* [Task goal] Going from the top of the data below, give again each line through the one containing "return points + [(head, top", both ends kept.
+++ Data block
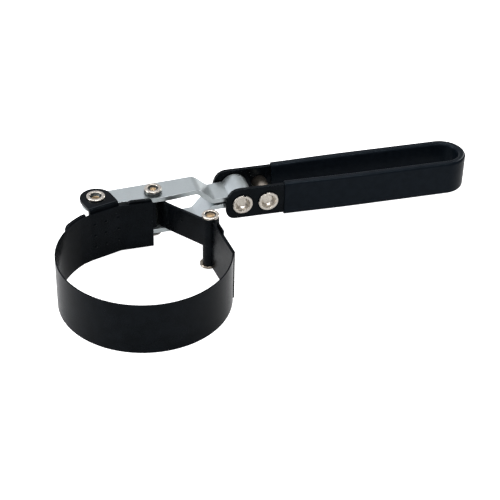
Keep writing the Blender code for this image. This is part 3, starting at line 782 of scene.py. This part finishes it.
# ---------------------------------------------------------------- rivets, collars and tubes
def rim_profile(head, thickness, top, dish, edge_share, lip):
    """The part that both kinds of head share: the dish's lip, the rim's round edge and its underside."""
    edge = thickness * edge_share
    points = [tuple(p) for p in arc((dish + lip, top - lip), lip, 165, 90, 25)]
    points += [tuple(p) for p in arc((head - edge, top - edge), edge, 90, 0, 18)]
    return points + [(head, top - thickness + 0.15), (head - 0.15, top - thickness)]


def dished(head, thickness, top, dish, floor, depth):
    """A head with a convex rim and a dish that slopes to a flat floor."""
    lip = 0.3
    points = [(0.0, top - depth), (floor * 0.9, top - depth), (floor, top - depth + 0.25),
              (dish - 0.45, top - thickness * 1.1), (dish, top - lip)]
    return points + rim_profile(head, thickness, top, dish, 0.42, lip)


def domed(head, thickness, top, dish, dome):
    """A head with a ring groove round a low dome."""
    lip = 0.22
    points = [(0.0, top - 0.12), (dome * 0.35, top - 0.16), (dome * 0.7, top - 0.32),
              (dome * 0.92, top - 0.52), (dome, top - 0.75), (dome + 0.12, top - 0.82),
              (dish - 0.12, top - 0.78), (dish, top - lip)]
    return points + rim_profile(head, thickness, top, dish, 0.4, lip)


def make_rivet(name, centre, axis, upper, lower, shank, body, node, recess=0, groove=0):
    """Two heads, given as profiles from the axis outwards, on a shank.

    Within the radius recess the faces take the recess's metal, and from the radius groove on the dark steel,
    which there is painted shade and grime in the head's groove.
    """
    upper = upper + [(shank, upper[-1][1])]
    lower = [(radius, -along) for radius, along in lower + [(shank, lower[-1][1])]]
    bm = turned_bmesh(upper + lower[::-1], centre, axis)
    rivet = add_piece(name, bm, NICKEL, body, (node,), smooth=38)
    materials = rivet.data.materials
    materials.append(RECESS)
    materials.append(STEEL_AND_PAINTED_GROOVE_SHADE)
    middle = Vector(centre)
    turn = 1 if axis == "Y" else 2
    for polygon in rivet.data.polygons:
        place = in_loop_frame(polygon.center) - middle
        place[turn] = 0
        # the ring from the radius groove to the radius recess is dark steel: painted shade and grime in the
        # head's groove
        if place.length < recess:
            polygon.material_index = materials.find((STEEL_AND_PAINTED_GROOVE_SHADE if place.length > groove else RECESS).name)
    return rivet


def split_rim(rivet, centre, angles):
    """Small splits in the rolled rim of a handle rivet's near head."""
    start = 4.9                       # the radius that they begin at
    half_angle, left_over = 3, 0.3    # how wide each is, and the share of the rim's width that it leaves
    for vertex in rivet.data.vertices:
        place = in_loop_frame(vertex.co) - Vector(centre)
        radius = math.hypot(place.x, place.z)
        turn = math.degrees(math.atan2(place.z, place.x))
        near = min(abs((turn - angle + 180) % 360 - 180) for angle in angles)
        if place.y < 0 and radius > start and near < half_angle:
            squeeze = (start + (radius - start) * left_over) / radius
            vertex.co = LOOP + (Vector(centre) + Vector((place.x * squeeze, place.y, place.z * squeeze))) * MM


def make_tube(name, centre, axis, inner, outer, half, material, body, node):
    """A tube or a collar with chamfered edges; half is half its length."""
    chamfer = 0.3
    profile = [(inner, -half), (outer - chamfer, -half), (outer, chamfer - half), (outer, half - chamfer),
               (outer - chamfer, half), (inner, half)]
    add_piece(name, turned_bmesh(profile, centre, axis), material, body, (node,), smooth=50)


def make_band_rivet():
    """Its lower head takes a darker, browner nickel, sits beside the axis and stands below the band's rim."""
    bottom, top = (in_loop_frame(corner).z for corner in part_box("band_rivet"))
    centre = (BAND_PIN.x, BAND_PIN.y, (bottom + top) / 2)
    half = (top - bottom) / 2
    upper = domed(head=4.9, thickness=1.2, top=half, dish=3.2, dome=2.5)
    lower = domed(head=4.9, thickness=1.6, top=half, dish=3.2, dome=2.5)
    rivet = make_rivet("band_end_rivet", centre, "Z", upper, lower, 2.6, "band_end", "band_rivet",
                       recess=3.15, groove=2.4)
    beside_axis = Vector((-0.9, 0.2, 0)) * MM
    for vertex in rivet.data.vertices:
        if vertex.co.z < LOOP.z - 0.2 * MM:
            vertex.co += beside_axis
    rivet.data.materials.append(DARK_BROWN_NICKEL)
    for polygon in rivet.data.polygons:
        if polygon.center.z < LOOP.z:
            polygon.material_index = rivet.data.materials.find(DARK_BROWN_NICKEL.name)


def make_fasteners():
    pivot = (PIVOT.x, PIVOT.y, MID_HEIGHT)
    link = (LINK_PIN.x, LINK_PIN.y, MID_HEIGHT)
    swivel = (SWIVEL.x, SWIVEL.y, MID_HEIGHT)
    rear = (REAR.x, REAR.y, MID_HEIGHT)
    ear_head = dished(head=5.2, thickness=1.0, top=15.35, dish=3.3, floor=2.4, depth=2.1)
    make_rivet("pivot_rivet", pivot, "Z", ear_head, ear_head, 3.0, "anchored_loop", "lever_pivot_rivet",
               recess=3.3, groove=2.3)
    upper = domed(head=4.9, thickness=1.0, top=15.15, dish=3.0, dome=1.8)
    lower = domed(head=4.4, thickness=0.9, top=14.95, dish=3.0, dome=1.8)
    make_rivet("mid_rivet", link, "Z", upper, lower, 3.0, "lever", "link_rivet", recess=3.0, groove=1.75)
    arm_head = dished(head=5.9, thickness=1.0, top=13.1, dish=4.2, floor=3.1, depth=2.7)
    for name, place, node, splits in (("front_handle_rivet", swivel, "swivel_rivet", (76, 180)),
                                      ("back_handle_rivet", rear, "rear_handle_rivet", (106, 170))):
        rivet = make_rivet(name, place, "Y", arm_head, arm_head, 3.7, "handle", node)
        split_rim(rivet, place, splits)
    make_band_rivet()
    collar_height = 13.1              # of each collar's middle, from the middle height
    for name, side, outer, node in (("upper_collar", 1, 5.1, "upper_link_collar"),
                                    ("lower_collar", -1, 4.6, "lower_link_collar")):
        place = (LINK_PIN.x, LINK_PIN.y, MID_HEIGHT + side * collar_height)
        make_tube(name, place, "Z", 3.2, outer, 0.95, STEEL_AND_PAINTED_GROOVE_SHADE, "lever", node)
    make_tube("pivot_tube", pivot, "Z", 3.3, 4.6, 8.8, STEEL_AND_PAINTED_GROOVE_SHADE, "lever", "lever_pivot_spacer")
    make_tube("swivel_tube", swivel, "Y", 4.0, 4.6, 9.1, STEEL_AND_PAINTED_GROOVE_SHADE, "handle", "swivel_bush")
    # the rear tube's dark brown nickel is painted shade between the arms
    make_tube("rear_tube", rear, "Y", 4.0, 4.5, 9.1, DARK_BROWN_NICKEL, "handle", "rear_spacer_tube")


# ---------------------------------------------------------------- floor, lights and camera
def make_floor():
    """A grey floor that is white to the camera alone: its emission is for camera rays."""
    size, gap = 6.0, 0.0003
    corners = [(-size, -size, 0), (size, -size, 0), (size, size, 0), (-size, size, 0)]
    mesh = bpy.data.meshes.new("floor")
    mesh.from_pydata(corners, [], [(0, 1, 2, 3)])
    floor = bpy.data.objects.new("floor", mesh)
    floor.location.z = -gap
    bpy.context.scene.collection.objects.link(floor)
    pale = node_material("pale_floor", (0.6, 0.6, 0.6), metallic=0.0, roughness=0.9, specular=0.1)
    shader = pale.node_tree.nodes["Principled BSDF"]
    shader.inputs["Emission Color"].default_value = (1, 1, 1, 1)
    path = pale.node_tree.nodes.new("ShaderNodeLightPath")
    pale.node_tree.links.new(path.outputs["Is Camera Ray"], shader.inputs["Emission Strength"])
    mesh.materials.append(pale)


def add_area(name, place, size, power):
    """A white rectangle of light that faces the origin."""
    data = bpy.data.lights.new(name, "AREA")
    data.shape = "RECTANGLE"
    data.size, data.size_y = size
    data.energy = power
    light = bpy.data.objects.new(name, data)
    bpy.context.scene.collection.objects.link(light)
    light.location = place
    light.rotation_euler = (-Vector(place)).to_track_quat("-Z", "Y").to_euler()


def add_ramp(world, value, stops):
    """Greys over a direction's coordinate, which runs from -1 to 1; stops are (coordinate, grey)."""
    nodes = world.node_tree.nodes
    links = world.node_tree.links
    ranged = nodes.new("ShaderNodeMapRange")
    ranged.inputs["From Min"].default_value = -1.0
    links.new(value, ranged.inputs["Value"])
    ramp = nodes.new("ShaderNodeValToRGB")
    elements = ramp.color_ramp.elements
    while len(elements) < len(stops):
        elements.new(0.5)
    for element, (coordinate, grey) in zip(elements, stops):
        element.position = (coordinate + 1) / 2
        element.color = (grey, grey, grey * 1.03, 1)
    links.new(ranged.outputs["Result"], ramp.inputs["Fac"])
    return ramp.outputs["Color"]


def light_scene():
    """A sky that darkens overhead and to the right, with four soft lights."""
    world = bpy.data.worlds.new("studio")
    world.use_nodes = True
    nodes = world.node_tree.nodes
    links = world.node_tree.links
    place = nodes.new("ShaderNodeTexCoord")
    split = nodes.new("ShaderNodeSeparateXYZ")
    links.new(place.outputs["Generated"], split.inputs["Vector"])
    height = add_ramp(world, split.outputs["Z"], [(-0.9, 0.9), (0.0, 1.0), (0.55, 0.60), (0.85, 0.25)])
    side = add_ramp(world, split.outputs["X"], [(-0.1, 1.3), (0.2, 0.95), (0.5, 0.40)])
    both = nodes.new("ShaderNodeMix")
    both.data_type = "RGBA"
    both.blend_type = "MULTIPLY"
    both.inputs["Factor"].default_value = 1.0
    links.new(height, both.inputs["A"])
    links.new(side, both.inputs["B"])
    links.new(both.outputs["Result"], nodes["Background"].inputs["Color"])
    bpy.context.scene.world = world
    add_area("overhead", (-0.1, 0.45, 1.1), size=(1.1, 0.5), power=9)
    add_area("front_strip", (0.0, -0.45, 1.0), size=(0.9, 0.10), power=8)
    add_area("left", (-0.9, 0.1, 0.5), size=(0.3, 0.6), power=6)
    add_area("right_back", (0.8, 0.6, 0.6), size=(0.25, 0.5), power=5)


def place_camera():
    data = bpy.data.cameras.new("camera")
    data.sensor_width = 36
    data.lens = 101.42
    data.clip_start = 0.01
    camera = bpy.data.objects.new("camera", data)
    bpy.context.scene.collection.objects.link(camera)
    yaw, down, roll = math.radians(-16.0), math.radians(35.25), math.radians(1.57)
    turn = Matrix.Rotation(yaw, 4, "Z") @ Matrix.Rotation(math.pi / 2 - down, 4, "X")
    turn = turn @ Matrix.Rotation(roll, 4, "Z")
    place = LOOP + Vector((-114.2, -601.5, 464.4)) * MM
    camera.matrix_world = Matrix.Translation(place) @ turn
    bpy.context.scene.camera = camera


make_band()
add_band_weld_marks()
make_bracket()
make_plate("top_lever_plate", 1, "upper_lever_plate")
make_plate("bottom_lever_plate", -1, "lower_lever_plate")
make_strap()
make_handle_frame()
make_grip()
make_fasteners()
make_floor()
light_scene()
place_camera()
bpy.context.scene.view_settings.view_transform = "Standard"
++++++
* [Answer below]
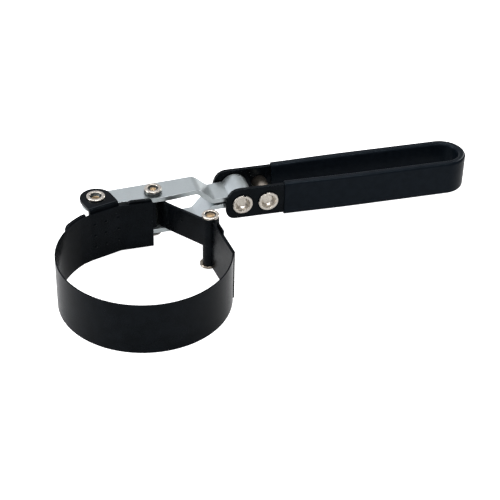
Keep writing the Blender code for this image. This is part 3, starting at line 782 of scene.py. This part finishes it.
# ---------------------------------------------------------------- rivets, collars and tubes
def rim_profile(head, thickness, top, dish, edge_share, lip):
    """The part that both kinds of head share: the dish's lip, the rim's round edge and its underside."""
    edge = thickness * edge_share
    points = [tuple(p) for p in arc((dish + lip, top - lip), lip, 165, 90, 25)]
    points += [tuple(p) for p in arc((head - edge, top - edge), edge, 90, 0, 18)]
    return points + [(head, top - thickness + 0.15), (head - 0.15, top - thickness)]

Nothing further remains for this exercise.